A more serious contender for power and the rising star of the protest movement is Zoran Djindjic, a man whose political career began in the 1980s with passionate attacks on the nationalist movement and whose present goals - free trade, free markets, openness to the West - are better in tune with the interests of the outside world. His Democratic Party contains a high proportion of intellectual heavyweights, such as Mr Djukic and the respected economist Miroljub Labus, and has most impressed Belgrade's foreign embassies.

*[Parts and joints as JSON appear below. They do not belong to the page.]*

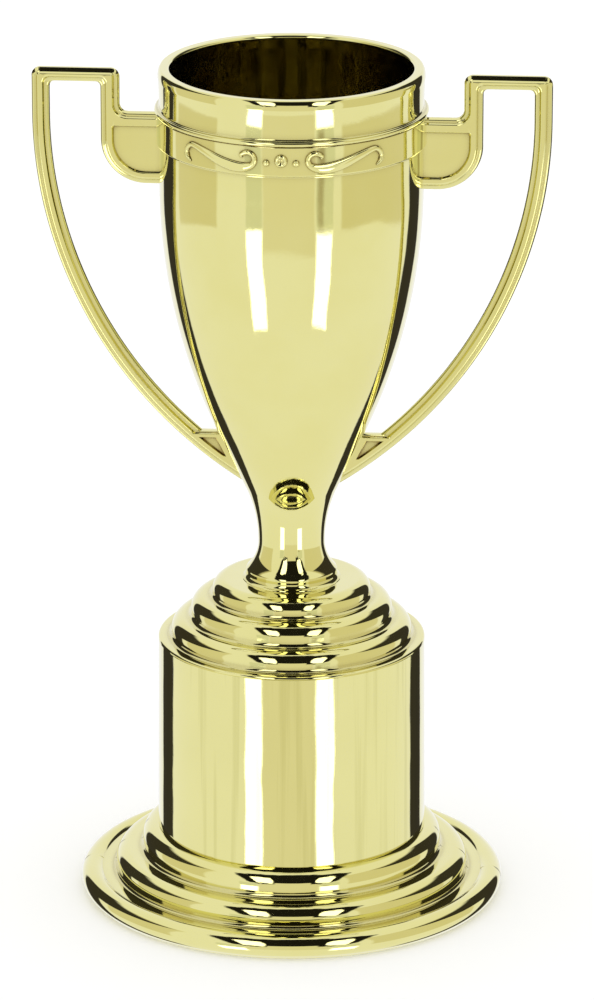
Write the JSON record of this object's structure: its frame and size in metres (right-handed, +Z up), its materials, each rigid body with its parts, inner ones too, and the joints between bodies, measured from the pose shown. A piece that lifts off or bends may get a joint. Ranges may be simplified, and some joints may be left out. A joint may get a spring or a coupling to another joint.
{
  "type": "cup trophy",
  "caption": "Gold two-handled cup trophy: deep tapered bowl with a relief band and two looped handles on a slim stem, over a stepped dome, a round drum and a beaded round foot.",
  "frame": {"origin": "centre of the foot on the plane that the trophy stands on", "axes": "+Z up along the axis of the cup and pedestal, +X towards the right handle seen from the front, -Y towards the front, where the relief on the band is centred"},
  "size_m": [0.1368, 0.1136, 0.229],
  "materials": {
    "gold_plastic": "vacuum-metallised mirror gold over moulded plastic",
    "zinc_steel": "bright zinc plated"
  },
  "bodies": {
    "root": {"cup": "gold_plastic", "handle_left": "gold_plastic", "handle_right": "gold_plastic", "dome_cap": "gold_plastic", "drum": "gold_plastic", "foot": "gold_plastic", "tie_rod": "zinc_steel", "bowl_nut": "zinc_steel", "bowl_washer": "zinc_steel", "foot_nut": "zinc_steel", "foot_washer": "zinc_steel"}
  },
  "joints": []
}
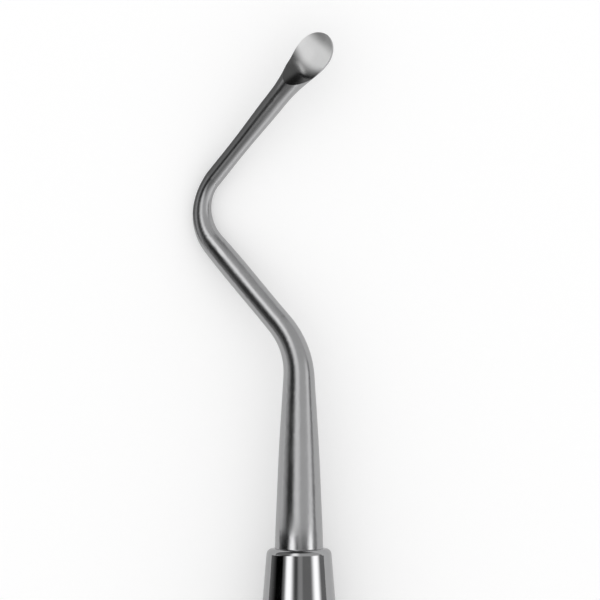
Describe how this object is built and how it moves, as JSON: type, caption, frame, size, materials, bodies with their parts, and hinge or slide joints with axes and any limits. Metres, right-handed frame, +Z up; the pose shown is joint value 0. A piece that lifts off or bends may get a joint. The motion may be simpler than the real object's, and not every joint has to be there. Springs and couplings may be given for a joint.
{
  "type": "bone curette",
  "caption": "Slim stainless steel bone curette: a plain round handle with tapered noses, each holding a double-bent shank that thins to a small scooped spoon for scraping bone.",
  "frame": {"origin": "on the handle's axis, halfway along the handle", "axes": "+X along the handle towards working end A, +Z up; the instrument lies as it comes to rest, on the handle and both elbows, which point towards +Y"},
  "size_m": [0.1716, 0.0107, 0.0064],
  "materials": {
    "handle_steel": "mirror-polished stainless steel",
    "working_end_steel": "satin-polished stainless steel, fine lines along the shank"
  },
  "bodies": {
    "root": {"handle": "handle_steel", "working_end_a": "working_end_steel", "working_end_b": "working_end_steel"}
  },
  "joints": []
}
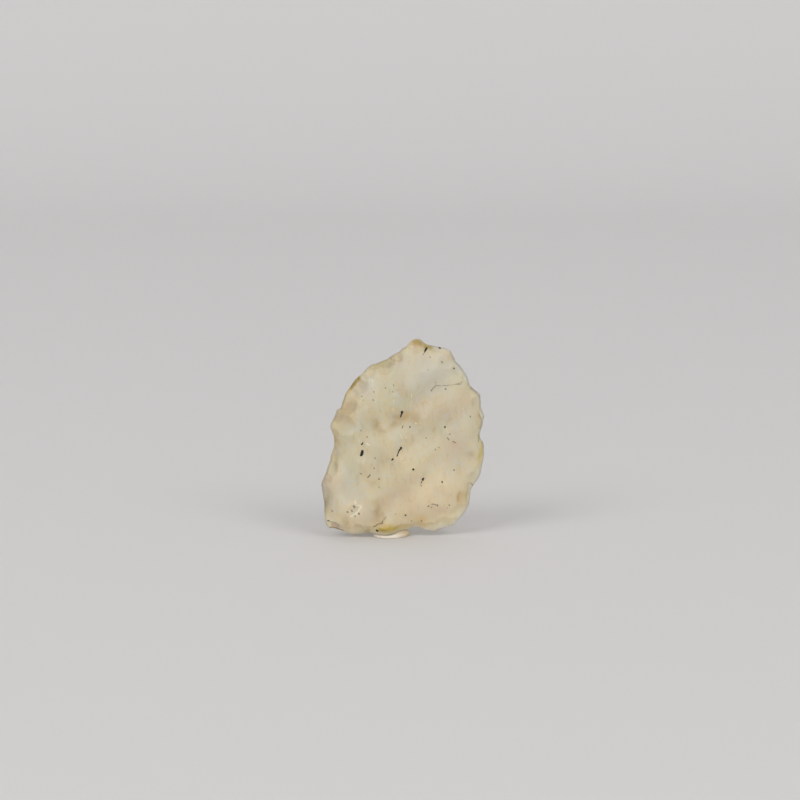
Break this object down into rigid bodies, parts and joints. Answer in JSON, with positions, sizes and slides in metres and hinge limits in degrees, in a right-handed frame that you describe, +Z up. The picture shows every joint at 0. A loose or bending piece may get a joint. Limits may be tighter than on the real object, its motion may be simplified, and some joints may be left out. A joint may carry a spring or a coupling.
{
  "type": "libyan desert glass",
  "caption": "Flat pale yellow flake of natural desert glass with a scalloped chipped edge, standing upright on a small squashed dab of putty.",
  "frame": {"origin": "bottom centre of the bounding box, on the surface that the putty stands on", "axes": "+Z up the flake, +X across it to the right as seen from the front, +Y back through its thickness; the face that shows most looks towards -Y"},
  "size_m": [0.0286, 0.0094, 0.0355],
  "materials": {
    "desert_glass": "cloudy, wind-worn satin",
    "putty": "satin"
  },
  "bodies": {
    "root": {"desert_glass": "desert_glass", "putty_pad": "putty"}
  },
  "joints": []
}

But Mr Djindjic too is an enigma. As a student he was a follower of the Marxist-inspired Frankfurt School, but now he has forged links with right- wing parties, including Forza Italia and the British Conservatives. Having battled the nationalists in the Eighties, he spent the latter part of the war cosying up to the Bosnian Serbs, advocated a referendum on a return to the monarchy in Serbia and refused to countenance autonomy for the suppressed Albanian-dominated province of Kosovo.

Most readings of Mr Djindjic see him as a prime opportunist. "He despises nationalism, but he will use it if necessary to get ahead," says Dragan Veselinov, a political leader from the northern province of Vojvodina and an outspoken critic of Serbian politics. "He is ready to use any ideology, as Milosevic was. He is a dangerous man."

For now, opportunism dictates a careful accommodation of Western liberal values to haul Serbia out of its international isolation and open up the foreign credit lines vital to its bruised and abused economy. Nationalism may be a key to political popularity in Serbia, but now is not the time to brandish it.

Should the opposition parties reach power, either now or later, they will remain under close scrutiny. The student movement which initiated the anti-government protests has refused to align itself politically, and considers itself the purest advocate of grassroots democracy.

"If the opposition wins power and decides that it too is going to mess about with elections, we'll be right back out there demanding our rights," said the student spokesman, Bojan Bogdanovic.